In-class film viewing, Aljazeera, “World War I through Arab Eyes,” 44 min, Episode 1, see here, https://www.aljazeera.com/program/featured-documentaries/2014/12/3/world-war-one-through-arab-eyes

Class Preparations

reread Rogan, The Fall of the Ottomans, 60-65

Reflections: The filmmaker shows that-1. Colonial subjects from France’s North African colonies played a key role in the Western Front; and 2. Racist attitudes prevailed among French troops, who may have used colonized Arabs as cannon fodder. What narrative choices are made by the filmmaker to convince you of the importance of these claims? Do you any perceive cracks?

As the film ends, polish up your notes and turn them into me.

October 3 (F) Islampolitik & British Anxieties

Class Preparations

Cemil Aydin, The Idea of a Muslim World: A Global Intellectual History (Harvard University Press, 2017), 1-13 (Intro).

The Political & Secret Department of the India Office, “The War: German Attempts to Fan Islamic Feeling,” 26 November 1915, The British Library, IOR/L/PS/11/99.

Reflections: What is Aydin’s core thesis? Review Rogan’s discussion of European anxieties about the loyalties of Muslim subjects (47-50, 54, 67-74) considering Aydin’s discussion of “the idea of a Muslim world.” Then analyze the British Library document and do so without neglecting its handwritten pages or marginalia. Print it out and write notes on it (questions, comments, discussion points)? What information does the document provide? How can you excavate this document for information?

Library Literacy Project (Weeks 7 & 8)

October 6 (M) What does neutrality really mean?

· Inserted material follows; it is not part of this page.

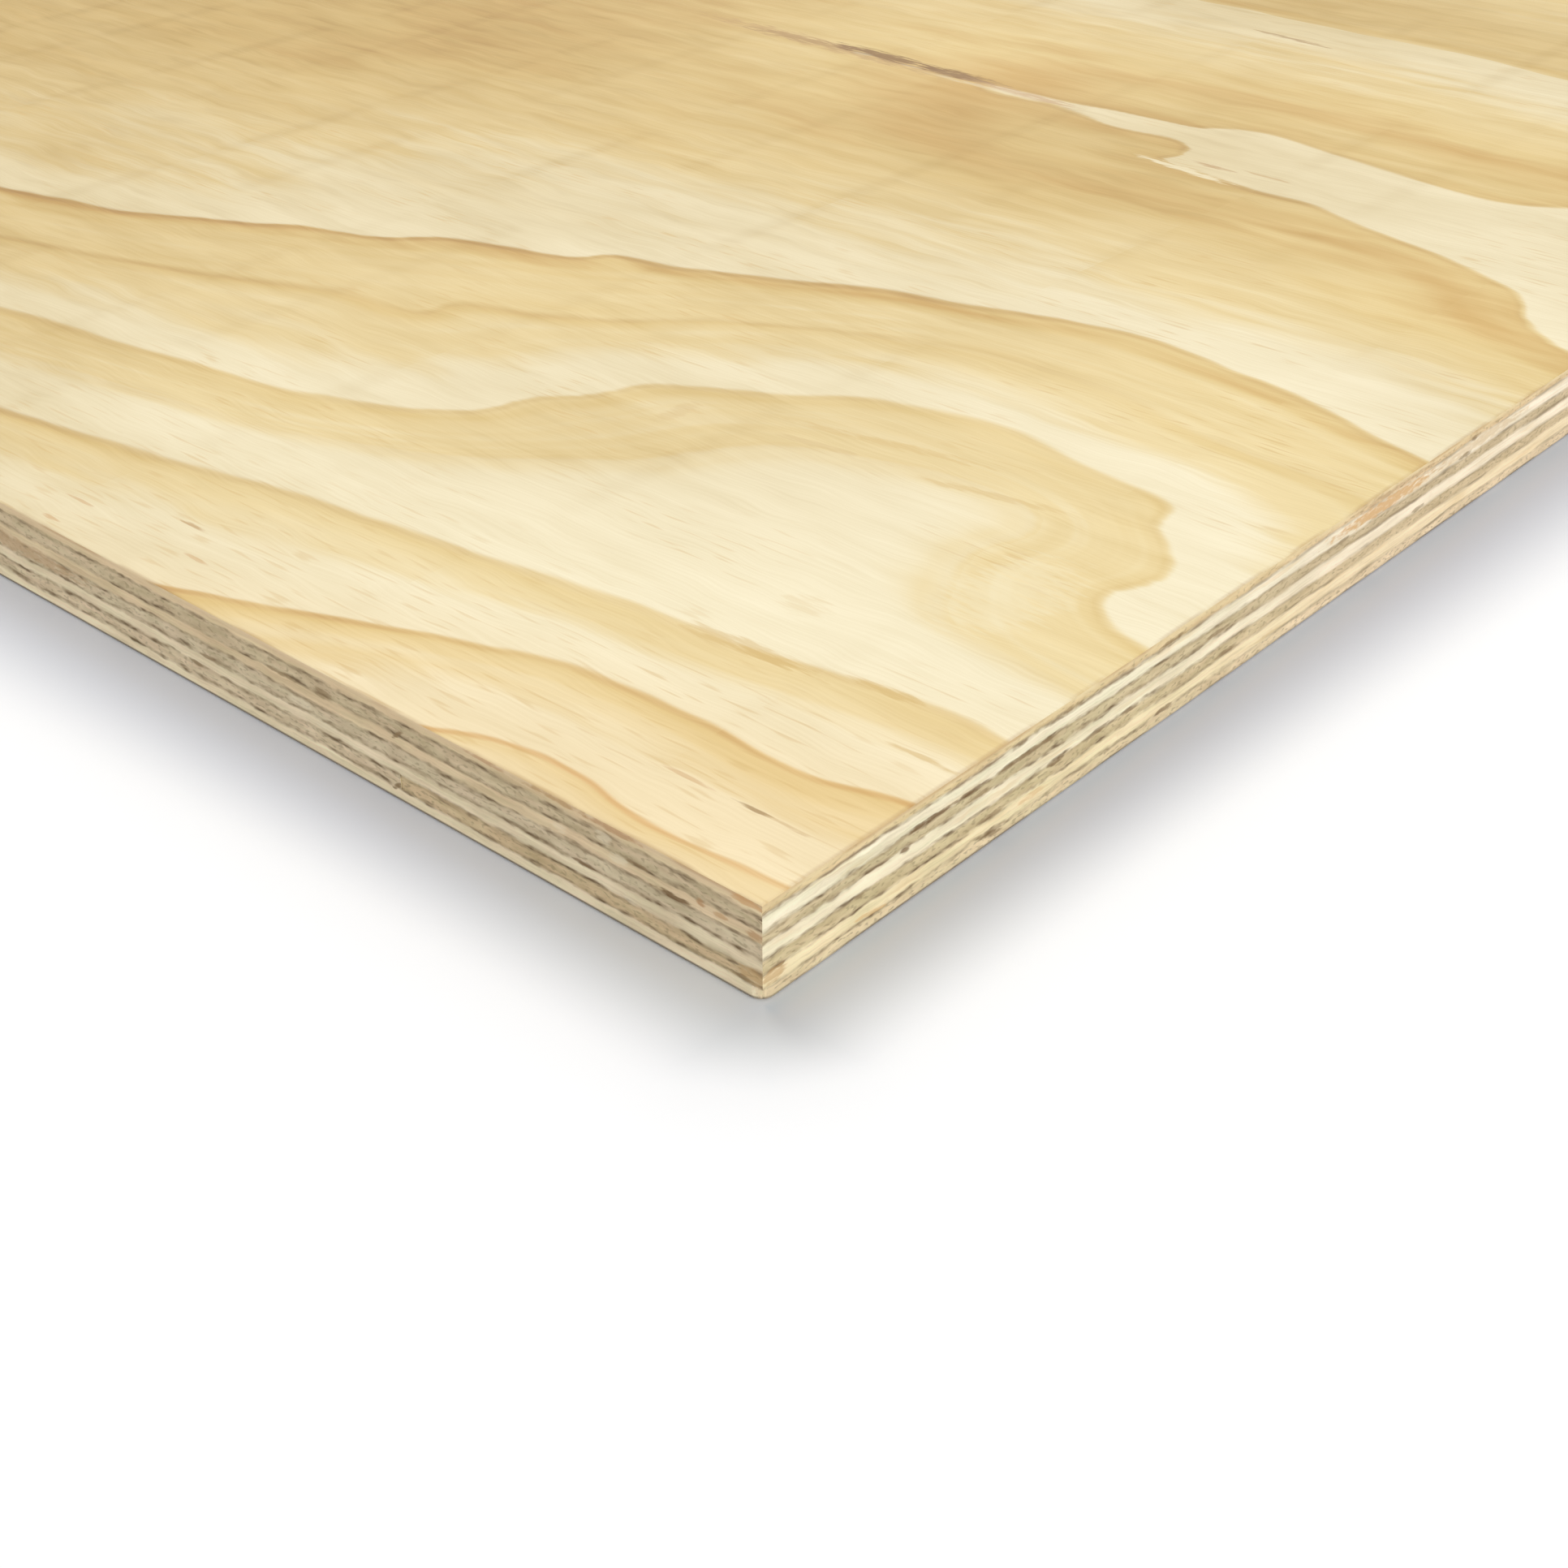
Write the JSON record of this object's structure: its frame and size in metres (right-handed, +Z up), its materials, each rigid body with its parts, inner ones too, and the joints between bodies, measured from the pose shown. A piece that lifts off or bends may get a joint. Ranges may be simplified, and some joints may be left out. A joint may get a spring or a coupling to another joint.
{
  "type": "plywood sheet",
  "caption": "Flat rectangular softwood plywood sheet of seven cross-laid veneers with a sanded pine face and square sawn edges, for floors, walls, formwork and joinery.",
  "frame": {"origin": "centre of the sheet's underside, on the surface that it lies on", "axes": "+X along the sheet's length, which is the direction of the face grain; +Y across its width; +Z up out of the face veneer"},
  "size_m": [2.44, 1.22, 0.018],
  "materials": {
    "face_veneer": "sanded rotary-cut pine veneer, broad growth rings, matt",
    "back_veneer": "rotary-cut pine veneer, lightly sanded, matt",
    "crossband_veneer": "sawn pine veneer edge, dark glue lines, rough",
    "core_veneer": "sawn pine veneer edge, dark glue lines, rough"
  },
  "bodies": {
    "root": {"face_veneer": "face_veneer", "upper_crossband": "crossband_veneer", "upper_core": "core_veneer", "centre_crossband": "crossband_veneer", "lower_core": "core_veneer", "lower_crossband_1": "crossband_veneer", "lower_crossband_2": "crossband_veneer", "back_veneer": "back_veneer"}
  },
  "joints": []
}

--Library Literacy Project

Class Preparations

Woodrow Wilson, “An appeal by the President of the United States to the citizens of the Republic, requesting their assistance in maintaining a state of neutrality during the present European war,” 19 August 1914, “https://history.state.gov/historicaldocuments/frus1914Supp/d886

“Called to Bagdad to Kill Mosquitos: Jersey Exterminators Sail for the Euphrates,” New York Times, 29 August 1915, p. 13.

Reflections: How does Woodrow Wilson define “neutrality”? Is his definition based on legal, moral, economic, political ideas? How so? What is neutrality’s purpose? What activities were allowed (or not) by the neutral US? Were American exterminators working in Baghdad respecting US neutrality? Why or why not?

October 8 (W) Using Purdue Databases

--Library Literacy Project

Class Preparations

*bring your computer to class

unit evaluation #3 due before class

October 10 (F) Using Online Archives

--Library Literacy Project

Class Preparations

*bring your computer to class

October 13 (M) Fall Break, No Class

October 15 (W) Presentations on Neutrality Findings

Class Preparations

*print out one document, put comments and questions on it, and be prepared to present it to the class if you are selected

October 17 (F) Presentations on Neutrality Findings

Class Preparations

*print out one document, put comments and questions on it, and be prepared to present it to the class if you are selected

Ottoman Victories (Week 9)

 October 20 (M) British Occupation of Basra

Class Preparations

C.M. Cursetjee, “British Military Rule in Basra,” in The Land of the Date (1918; reprint, Westphalia Press, 2016), 163-176.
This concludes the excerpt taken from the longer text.